Required task: Only the lines from the start of the data through the one containing "CAMERA_SENSOR = 36" belong in your answer; return them exactly.
——————
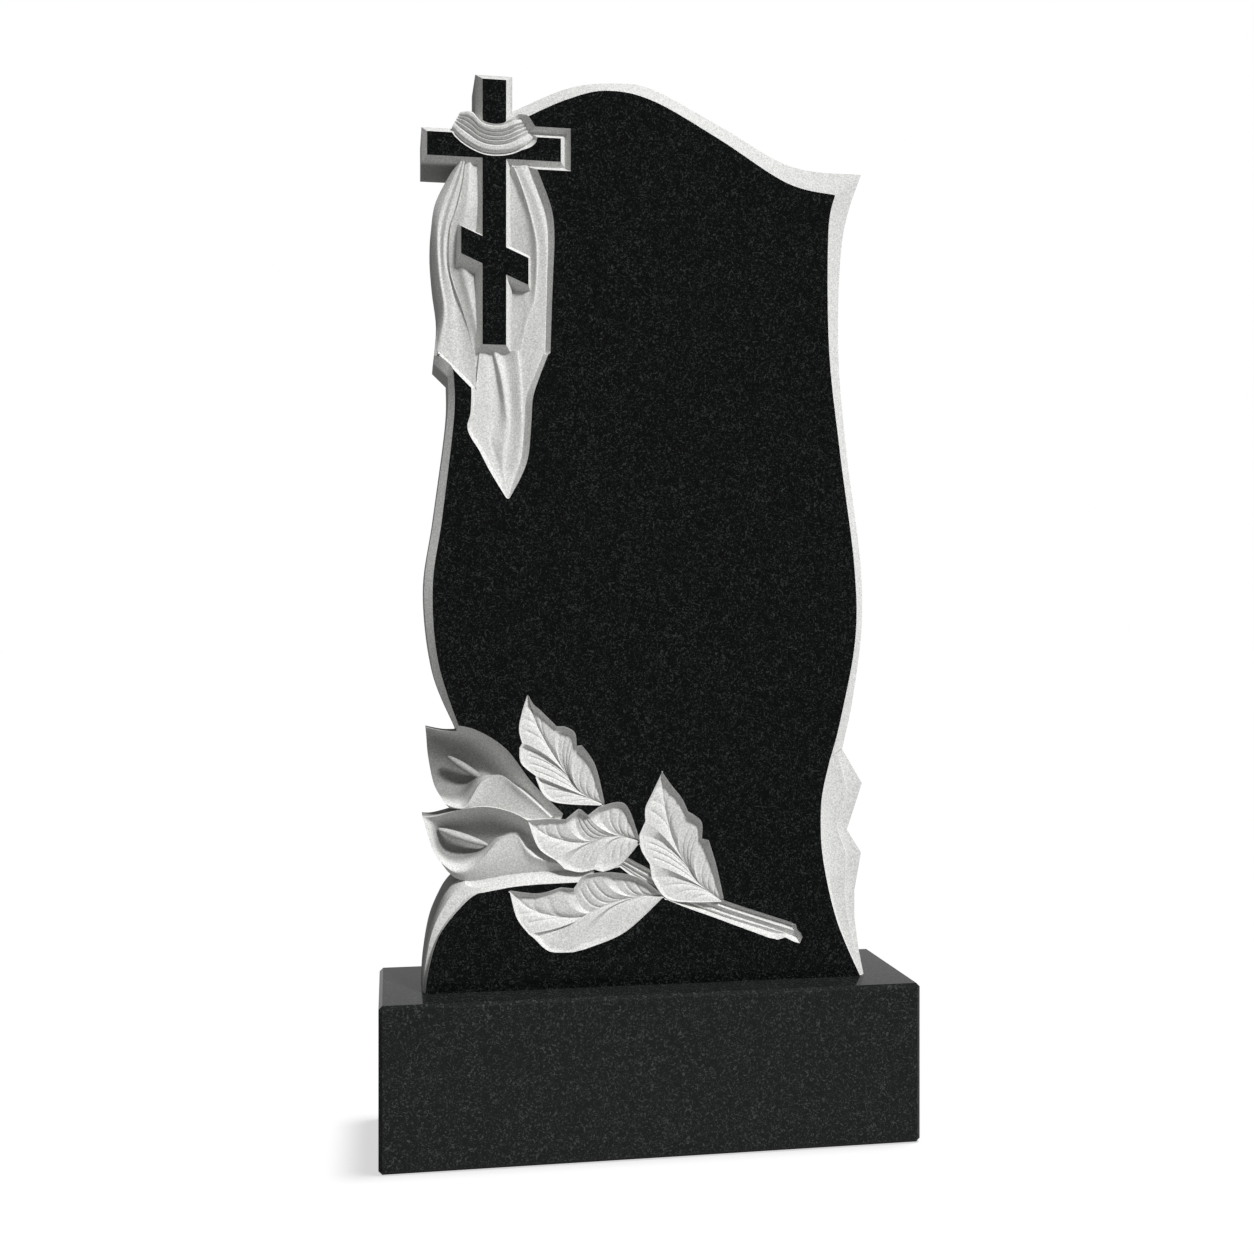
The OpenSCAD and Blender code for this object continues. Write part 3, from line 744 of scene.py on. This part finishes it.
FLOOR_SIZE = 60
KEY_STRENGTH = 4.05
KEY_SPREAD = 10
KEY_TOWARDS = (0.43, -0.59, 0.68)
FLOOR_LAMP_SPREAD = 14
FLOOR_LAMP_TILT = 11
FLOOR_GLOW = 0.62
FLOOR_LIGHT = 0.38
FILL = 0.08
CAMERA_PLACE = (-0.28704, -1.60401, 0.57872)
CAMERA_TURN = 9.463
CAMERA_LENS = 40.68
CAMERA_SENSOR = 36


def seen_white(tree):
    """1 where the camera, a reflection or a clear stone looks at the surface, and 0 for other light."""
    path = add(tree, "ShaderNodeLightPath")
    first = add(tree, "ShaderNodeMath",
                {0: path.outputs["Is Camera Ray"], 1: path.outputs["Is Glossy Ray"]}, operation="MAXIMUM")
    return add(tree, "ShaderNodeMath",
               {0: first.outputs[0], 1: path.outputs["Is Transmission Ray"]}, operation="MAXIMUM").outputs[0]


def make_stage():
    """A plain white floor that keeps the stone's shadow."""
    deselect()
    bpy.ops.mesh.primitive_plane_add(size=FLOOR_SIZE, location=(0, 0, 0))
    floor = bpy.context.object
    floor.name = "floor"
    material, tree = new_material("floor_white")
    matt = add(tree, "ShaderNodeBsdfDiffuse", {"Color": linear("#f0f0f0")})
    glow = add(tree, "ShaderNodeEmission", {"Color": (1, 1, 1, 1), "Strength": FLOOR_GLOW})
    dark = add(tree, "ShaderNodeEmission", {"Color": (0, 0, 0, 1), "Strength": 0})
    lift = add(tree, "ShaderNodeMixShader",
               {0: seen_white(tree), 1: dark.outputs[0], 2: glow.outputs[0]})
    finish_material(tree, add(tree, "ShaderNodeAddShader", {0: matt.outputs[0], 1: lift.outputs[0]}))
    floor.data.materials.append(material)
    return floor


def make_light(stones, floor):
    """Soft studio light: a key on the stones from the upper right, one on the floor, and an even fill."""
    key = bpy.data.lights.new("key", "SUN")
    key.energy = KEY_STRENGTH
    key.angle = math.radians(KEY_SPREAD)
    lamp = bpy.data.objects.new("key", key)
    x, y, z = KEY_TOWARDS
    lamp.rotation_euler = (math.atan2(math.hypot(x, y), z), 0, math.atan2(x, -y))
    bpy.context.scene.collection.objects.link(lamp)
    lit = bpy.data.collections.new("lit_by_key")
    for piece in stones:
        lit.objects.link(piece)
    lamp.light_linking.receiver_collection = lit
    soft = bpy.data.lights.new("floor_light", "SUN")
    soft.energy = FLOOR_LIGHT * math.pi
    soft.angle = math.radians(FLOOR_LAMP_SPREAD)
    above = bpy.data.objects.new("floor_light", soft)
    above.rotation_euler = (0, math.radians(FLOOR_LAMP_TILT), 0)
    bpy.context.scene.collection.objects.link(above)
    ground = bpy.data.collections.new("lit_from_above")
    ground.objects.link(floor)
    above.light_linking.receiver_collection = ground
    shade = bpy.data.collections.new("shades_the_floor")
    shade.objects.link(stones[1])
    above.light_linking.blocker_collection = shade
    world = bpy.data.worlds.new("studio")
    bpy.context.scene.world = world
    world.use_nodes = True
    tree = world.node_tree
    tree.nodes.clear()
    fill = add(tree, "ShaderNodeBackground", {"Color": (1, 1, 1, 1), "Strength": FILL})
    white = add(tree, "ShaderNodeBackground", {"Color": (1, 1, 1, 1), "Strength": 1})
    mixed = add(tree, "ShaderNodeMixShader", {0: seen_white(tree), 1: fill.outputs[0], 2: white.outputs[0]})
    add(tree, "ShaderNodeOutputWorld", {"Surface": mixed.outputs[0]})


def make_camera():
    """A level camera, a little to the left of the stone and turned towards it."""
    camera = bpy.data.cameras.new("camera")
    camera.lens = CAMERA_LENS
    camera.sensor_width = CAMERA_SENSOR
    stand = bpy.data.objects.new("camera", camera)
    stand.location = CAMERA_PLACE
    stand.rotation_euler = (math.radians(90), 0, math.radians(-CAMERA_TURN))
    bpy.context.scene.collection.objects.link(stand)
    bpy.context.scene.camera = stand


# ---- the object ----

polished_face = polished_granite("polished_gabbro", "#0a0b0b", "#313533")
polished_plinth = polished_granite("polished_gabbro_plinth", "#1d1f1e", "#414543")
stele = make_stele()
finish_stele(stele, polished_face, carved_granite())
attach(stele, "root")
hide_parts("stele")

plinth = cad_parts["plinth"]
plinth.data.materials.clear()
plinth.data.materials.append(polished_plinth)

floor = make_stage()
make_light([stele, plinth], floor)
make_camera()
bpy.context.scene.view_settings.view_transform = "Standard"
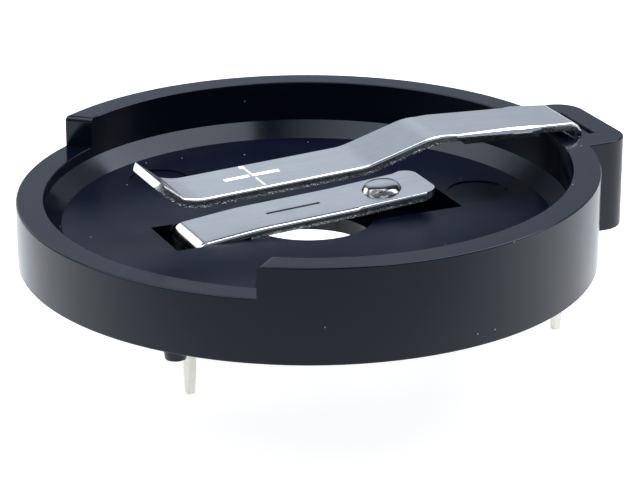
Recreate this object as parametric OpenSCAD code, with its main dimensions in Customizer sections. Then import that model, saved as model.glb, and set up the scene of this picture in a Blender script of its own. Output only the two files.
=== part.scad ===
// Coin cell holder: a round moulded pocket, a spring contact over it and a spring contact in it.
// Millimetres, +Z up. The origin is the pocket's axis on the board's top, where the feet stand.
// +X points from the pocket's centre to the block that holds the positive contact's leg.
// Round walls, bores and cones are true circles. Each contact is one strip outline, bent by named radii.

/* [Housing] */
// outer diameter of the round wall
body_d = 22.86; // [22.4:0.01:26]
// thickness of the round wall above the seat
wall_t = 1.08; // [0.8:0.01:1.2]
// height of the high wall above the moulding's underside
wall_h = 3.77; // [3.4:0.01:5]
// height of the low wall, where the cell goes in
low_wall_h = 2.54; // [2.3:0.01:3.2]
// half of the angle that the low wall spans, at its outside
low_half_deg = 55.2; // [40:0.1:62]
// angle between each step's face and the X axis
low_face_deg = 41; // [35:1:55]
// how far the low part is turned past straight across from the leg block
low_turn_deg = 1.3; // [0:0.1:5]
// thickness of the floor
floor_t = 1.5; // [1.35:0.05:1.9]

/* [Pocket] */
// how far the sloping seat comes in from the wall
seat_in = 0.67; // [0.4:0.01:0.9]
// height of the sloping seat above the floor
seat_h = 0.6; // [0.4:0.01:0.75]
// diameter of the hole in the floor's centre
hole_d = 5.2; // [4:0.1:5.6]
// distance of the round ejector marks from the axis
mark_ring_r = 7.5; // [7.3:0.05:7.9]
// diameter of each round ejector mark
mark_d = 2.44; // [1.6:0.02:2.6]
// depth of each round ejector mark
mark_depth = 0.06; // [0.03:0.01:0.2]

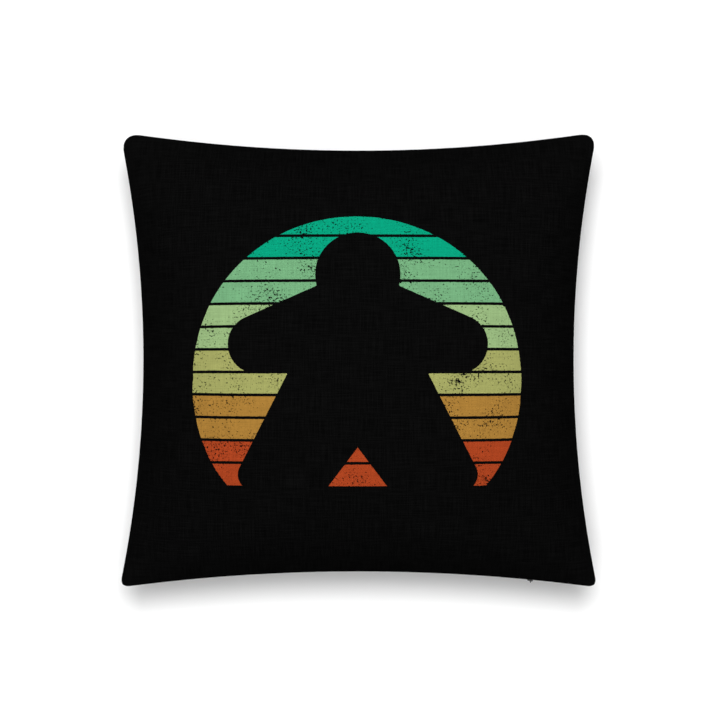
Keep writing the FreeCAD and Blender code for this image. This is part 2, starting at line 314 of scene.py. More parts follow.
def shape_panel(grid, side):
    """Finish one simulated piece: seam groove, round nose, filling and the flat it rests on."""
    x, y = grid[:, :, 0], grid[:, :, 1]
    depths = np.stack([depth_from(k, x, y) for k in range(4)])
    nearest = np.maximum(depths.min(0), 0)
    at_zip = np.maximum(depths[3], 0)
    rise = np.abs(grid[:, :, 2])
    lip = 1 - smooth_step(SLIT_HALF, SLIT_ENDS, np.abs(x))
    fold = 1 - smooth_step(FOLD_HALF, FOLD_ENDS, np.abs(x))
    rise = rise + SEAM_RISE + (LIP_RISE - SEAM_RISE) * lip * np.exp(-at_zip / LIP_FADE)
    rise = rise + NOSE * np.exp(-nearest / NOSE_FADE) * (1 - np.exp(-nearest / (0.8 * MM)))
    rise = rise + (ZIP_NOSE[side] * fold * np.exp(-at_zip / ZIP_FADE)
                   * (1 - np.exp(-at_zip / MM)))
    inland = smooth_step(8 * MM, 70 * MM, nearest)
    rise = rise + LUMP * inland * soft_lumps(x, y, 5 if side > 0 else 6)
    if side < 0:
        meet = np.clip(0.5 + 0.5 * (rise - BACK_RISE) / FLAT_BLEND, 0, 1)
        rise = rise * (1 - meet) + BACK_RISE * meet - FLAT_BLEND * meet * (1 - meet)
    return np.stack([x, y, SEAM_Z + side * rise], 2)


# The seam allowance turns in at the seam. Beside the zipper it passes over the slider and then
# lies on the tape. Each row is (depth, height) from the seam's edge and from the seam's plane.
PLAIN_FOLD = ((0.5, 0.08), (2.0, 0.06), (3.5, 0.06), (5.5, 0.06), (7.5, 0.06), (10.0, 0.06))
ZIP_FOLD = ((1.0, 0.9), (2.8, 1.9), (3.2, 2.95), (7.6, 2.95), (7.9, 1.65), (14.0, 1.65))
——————
The output:
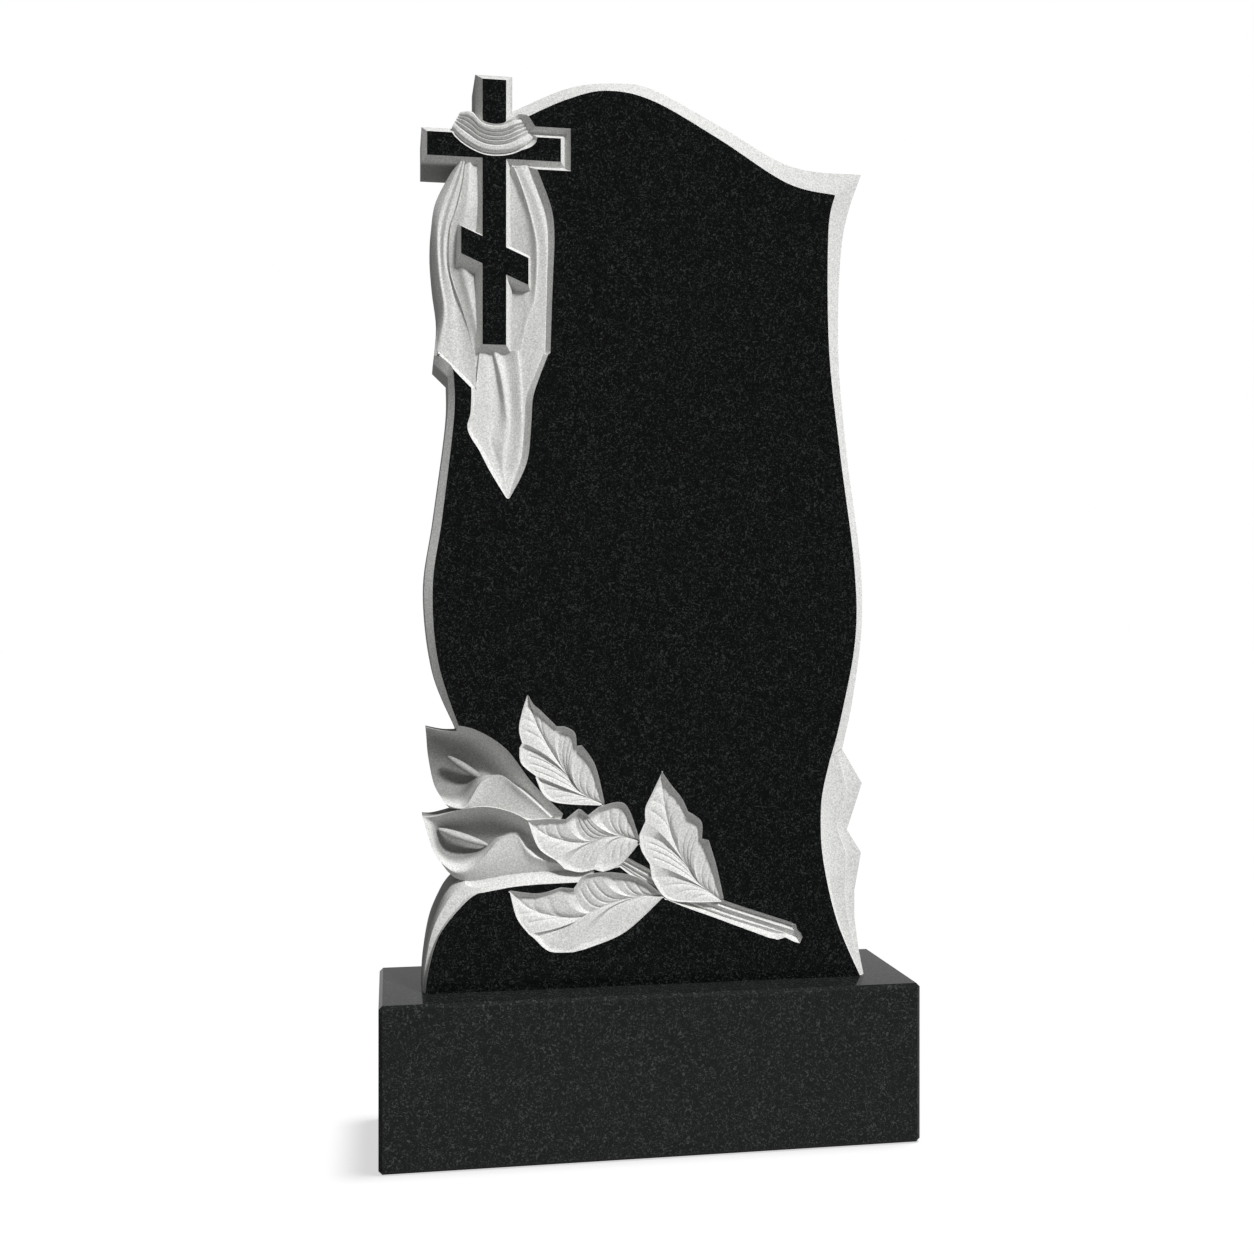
The OpenSCAD and Blender code for this object continues. Write part 3, from line 744 of scene.py on. This part finishes it.
FLOOR_SIZE = 60
KEY_STRENGTH = 4.05
KEY_SPREAD = 10
KEY_TOWARDS = (0.43, -0.59, 0.68)
FLOOR_LAMP_SPREAD = 14
FLOOR_LAMP_TILT = 11
FLOOR_GLOW = 0.62
FLOOR_LIGHT = 0.38
FILL = 0.08
CAMERA_PLACE = (-0.28704, -1.60401, 0.57872)
CAMERA_TURN = 9.463
CAMERA_LENS = 40.68
CAMERA_SENSOR = 36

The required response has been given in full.